Camino junto a él por el sendero cuajado de enebros, alfábegas y carrascas, de cañizos y frutales. Este río que no cesa es como mi escritura que tampoco puede parar hasta que llegue al mar de Ulises, que es su muerte. Como yo mismo, ese torrente rebelde, que en ocasiones hace meandros y pozas, remolinos peligrosos, unas veces ruidoso al estampar su furia contra las piedras, otras silencioso como una procesión acuática. Deslizándose taimado como un reptil antediluviano. Habito esta aldea perdida de la meseta vacía y he bautizado este rio amigo inseparable. Su visión es la posibilidad de la alegría y la mejor metáfora de mi existencia como escritor.
Es el río de Heráclito, el que nunca es igual, como cada jornada. Muy cerca ramonean los caballos de Aquiles, un grupo de yeguas y machos con sus potrillos que huelen y evocan un mundo antiguo. Seres que siempre estuvieron aquí, mucho antes que nosotros, los humanos que hemos despoblado la tierra sagrada de muchos de sus criaturas hermosas y necesarias. Porque mi río triscón, ese chorro de vida incesante que vadea las colinas como un gato de siete leguas ya no tiene truchas ni cangrejos desde hace años; tampoco nutrias ni culebras de vistoso colores. Y pese a todo, sé que volverán en algún momento y regresará ese tiempo en que de niños bebíamos a cuatro patas, como los caballos, en sus aguas cristalinas y heladas. Este río que no cesa me recuerda el imperativo de seguir escribiendo, intentando con la escritura vibrante y colorista que el lector no aparte los ojos de mis escritos, como yo no puedo apartar los ojos del rio. En ocasiones les hablo a los caballos, en especial a un potro que se me acerca curioso. Ese tío está loco, diréis, les habla a los caballos, como el en la novela de Nicholas Evans que llevó al cine Robert Redford. Yo no les susurro, les hablo, y ellos responden de alguna manera, me miran con sus ojazos de corista, mueven las orejas y cabecean y pienso que me entienden.
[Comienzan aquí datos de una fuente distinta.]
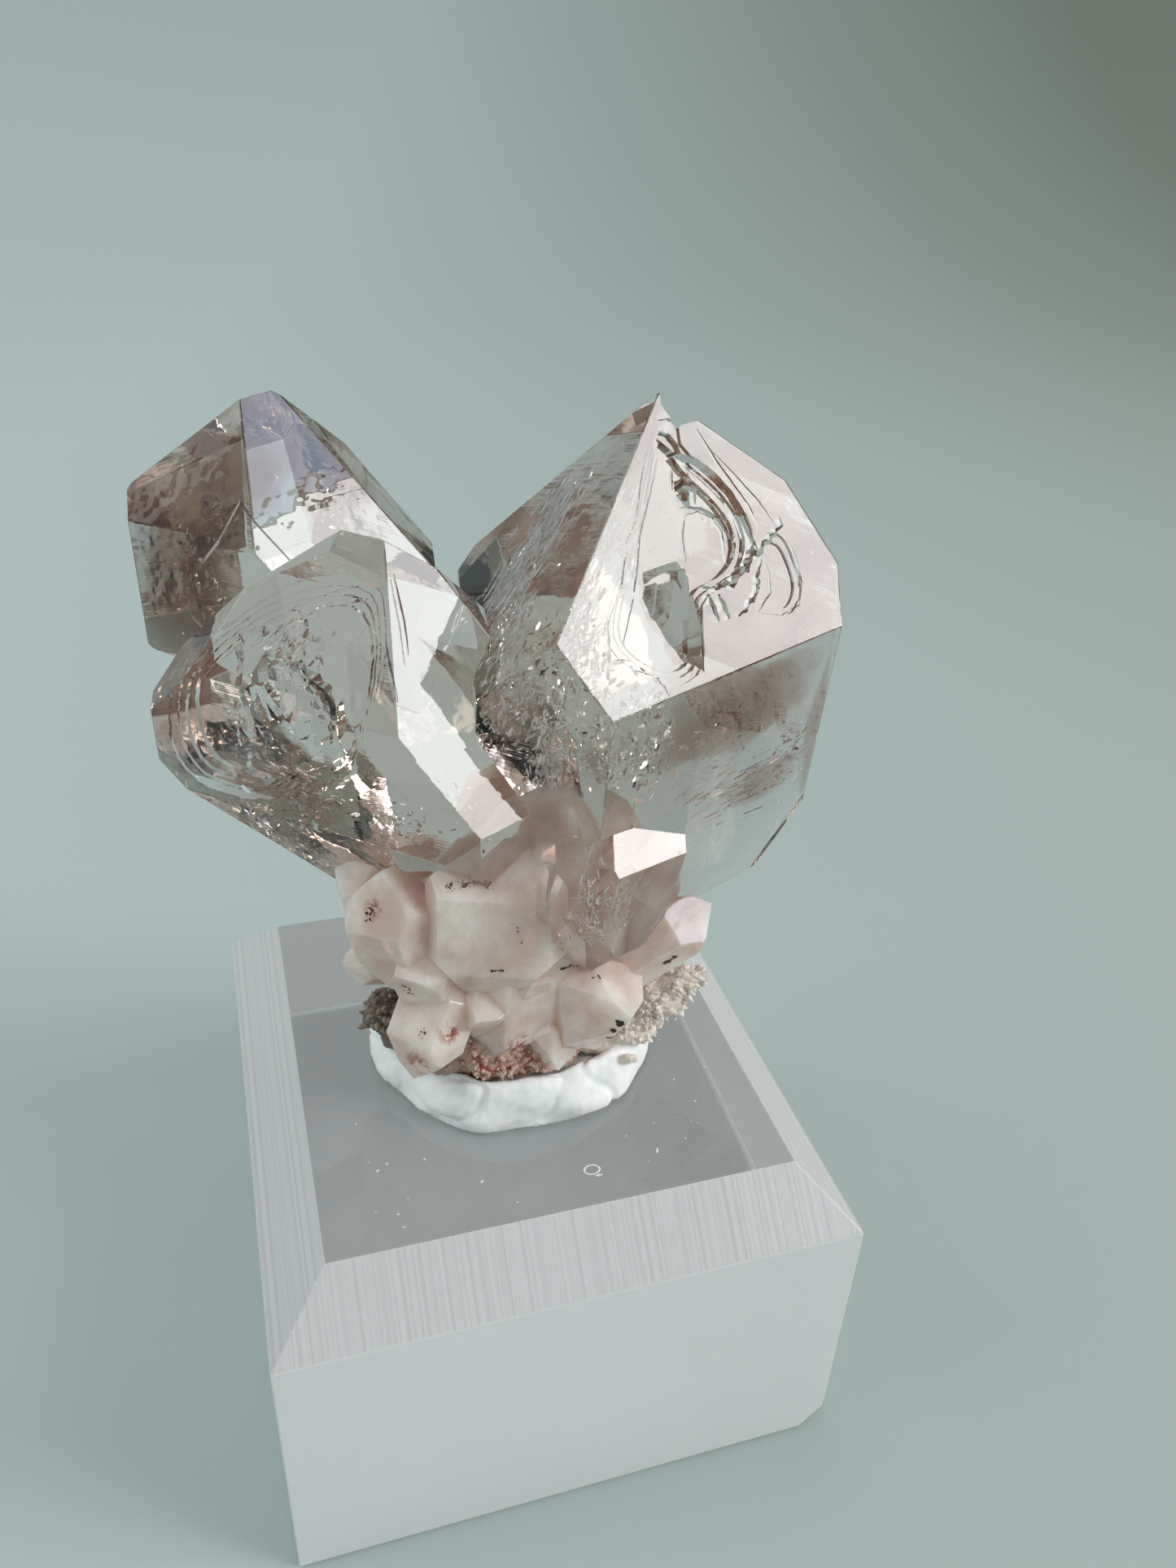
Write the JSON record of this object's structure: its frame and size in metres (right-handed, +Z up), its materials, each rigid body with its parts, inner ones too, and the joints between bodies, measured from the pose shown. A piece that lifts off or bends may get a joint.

El río incesante, como mi escritura acuática, el líquido sagrado de mis lágrimas; su estruendo que inunda la vega y contrasta con el triste silencio conventual de ese campo en el que aún no han llegado los pájaros. Tampoco hay muchas lagartijas y por descontado se han extinguido las víboras, de cabeza triangular, que se escondían entre los hierbajos de los senderos y el azar, que domina el mundo, podía hacer que tuvieras la mala suerte de no verlas y pisarlas con las sandalias. Todo ese mundo de bichos ha desaparecido, pero quedan mi rio y mi escritura.
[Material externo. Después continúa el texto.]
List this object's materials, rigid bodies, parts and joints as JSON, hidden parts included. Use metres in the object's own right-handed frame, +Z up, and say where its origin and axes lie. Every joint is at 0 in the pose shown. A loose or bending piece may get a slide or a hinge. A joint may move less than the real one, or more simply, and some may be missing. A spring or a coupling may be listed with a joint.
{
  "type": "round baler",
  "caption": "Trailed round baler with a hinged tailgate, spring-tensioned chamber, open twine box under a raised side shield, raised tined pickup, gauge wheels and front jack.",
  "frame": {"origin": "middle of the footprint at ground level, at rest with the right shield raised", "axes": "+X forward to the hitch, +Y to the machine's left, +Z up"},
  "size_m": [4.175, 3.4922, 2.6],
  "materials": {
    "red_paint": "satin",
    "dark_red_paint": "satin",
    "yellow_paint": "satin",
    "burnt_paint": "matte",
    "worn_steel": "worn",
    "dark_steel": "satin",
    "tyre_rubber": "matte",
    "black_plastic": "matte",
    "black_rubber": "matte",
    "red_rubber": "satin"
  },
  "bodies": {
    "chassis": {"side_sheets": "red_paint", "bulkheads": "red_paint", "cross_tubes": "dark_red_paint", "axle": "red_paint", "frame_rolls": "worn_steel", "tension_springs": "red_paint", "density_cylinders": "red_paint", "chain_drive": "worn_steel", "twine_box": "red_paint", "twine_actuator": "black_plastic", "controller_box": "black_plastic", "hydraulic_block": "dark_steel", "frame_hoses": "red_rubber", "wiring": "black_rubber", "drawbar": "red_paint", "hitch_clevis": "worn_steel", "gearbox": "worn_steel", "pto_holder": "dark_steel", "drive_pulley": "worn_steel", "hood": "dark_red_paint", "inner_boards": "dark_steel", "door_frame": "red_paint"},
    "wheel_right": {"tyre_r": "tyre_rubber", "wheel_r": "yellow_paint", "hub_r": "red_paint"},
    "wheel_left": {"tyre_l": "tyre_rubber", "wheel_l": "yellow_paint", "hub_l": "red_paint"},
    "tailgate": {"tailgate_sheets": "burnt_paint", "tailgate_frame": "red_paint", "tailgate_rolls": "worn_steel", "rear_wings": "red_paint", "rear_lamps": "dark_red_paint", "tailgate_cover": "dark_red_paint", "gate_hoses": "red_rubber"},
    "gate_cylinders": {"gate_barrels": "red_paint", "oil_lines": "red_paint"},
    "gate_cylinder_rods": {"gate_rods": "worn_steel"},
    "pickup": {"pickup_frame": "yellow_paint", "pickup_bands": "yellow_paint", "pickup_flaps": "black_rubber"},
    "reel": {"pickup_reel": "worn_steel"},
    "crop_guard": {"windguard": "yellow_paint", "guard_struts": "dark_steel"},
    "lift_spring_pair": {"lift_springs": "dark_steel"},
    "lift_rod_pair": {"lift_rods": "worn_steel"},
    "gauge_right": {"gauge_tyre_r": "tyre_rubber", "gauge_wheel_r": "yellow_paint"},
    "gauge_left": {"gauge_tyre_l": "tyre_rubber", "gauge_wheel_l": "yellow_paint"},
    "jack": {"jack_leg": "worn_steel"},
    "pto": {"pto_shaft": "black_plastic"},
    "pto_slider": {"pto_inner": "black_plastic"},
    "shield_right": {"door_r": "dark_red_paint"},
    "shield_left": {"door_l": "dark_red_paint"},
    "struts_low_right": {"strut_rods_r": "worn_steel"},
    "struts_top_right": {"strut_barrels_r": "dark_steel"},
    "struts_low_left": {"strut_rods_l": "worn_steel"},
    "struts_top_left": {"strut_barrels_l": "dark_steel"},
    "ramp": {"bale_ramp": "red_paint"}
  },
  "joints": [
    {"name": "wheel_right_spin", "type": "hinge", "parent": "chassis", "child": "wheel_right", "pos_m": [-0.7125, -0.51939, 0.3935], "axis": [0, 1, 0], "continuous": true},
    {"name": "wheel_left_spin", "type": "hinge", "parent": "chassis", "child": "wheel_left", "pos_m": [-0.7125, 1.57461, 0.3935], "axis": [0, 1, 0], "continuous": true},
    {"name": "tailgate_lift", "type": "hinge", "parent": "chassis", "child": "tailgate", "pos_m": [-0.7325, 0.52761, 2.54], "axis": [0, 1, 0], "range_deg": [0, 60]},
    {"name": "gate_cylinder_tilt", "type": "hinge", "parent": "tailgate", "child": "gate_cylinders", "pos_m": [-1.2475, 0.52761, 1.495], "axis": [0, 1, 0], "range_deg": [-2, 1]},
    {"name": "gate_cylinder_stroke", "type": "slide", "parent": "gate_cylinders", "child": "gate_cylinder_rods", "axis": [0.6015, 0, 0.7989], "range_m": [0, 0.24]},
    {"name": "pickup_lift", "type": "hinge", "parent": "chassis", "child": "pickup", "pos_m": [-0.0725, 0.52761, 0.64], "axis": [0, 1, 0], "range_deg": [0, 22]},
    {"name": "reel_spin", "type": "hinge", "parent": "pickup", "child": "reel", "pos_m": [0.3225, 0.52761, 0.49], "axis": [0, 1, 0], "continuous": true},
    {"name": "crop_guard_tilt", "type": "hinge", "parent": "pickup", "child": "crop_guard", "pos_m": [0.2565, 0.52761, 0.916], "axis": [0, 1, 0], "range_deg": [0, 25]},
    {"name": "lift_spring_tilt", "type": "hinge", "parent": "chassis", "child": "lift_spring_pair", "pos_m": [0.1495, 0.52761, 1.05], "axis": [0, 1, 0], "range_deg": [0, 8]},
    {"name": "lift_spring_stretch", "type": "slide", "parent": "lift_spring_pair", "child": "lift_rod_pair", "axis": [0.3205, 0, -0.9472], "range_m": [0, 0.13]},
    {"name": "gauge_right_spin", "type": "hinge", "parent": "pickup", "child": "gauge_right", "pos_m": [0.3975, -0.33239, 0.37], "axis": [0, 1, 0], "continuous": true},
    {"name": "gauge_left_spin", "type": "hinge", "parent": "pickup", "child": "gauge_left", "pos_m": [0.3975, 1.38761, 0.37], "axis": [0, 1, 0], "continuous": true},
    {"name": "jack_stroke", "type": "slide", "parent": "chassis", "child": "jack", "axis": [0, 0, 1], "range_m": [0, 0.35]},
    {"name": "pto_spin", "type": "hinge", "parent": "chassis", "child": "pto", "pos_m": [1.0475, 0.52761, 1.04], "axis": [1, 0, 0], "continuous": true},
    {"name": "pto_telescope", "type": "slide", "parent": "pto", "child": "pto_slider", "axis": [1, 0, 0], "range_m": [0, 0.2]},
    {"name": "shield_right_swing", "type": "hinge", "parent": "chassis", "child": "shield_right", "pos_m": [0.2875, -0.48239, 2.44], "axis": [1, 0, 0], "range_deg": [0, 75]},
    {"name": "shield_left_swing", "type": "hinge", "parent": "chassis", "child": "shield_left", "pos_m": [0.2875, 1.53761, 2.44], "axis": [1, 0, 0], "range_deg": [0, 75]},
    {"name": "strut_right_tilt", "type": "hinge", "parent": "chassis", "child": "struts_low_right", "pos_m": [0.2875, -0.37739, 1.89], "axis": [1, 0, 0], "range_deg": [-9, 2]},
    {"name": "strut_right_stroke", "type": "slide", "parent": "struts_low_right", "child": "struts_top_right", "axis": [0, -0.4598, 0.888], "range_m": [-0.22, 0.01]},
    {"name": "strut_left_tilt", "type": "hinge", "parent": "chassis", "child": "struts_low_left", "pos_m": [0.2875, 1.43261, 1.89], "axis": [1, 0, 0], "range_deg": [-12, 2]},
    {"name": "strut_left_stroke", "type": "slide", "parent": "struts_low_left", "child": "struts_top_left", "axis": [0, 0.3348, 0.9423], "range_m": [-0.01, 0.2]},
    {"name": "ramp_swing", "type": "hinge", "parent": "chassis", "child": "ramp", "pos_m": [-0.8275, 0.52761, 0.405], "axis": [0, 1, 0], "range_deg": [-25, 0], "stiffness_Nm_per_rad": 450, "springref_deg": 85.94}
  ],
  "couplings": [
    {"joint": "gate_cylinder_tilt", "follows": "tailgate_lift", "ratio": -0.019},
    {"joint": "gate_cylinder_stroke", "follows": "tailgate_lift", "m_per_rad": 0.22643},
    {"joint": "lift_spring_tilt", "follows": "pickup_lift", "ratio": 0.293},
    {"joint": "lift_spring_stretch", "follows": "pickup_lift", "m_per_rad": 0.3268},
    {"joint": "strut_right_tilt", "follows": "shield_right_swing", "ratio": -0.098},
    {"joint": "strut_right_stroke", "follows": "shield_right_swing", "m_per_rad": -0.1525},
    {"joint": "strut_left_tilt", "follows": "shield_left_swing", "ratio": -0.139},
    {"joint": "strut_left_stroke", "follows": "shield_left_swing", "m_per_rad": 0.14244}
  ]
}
Y los caballos me acompañan por las noches en la relectura de la maravillosa trilogía del escritor americano Cormac McCarthy. Aquí los jacos pasean por la ficción como ángeles divinos llegados del otro mundo para hacer dichosos a los humanos. Cabalgan sus jinetes adolescentes, en un tiempo histórico consumido a los dos lados del Rio Grande, en el siglo pasado, cuando no habían llegado los sheriffs canallas de la migra, ni se ahogaban los migrantes sudamericanos, ni gobiernos diabólicos construían vallas electrificadas.
La violencia intuida, salvaje de los libros de McCarthy. Su manera pausada de narrar el movimiento de la tierra y los animales, los conflictos sangrientos de los hombres y la bondad de los campesinos en todos los tiempos y épocas. Y sigo paseando por las orillas de este río serrano, escuchando el rumor eterno de las cascadas, el silencio de las pozas. Pienso en esos ojos negros de la mujer y su frase. Seguir escribiendo como el agua, un tipo que canta una canción cadenciosa, sin propósito alguno, para sentirse vivo.